Abstract: The integration of Digital Twins into drainage management systems offers unprecedented opportunities for real-time monitoring, predictive modeling, and adaptive control of urban water infrastructure. One of the main challenges, especially in countries with underdeveloped infrastructure monitoring, lies in acquiring accurate (near) real-time data with high temporal resolution to capture flow dynamics across diverse hydraulic conditions. Videographic (camera-based) measurement techniques offer an opportunity to fill such gaps, as they provide non-intrusive, scalable, and visually verifiable data to be used in conjunction with traditional, but often very costly, monitoring approaches. While videographic measurement techniques have been successfully deployed in riverine systems in the past, their introduction to closed-conduit municipal systems has been lagging.

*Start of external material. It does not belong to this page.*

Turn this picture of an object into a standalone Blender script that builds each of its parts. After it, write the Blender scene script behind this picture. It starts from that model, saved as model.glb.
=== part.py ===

The DIGIDRAIN project aims to create a framework for setting up Digital Twins for urban sewage systems. This effort is also to include the application of custom-made low-cost camera-based solutions in key network locations, and investigate the opportunities and challenges which they provide – (1) the choice of best-fitting image-processing methods depending on flow and ambient conditions, (2) cost effectiveness, (3) hardware reliability, and (4) the usefulness and uncertainty of such data for the creation, calibration, and exploitation of the resulting Digital Twin. Preliminary results from a real-world test of a low-cost camera-based setup are presented. The tests are performed in harsh low-light winter conditions with a device installed for autonomous operation inside a maintenance hole. While the acquired data is analysed and provides good agreement with reference measurements, several key challenges – persistent power supply, low-light visibility, visibility issues due to aerosol dispersion, etc. – have been identified with adequate mitigation strategies considered for future work.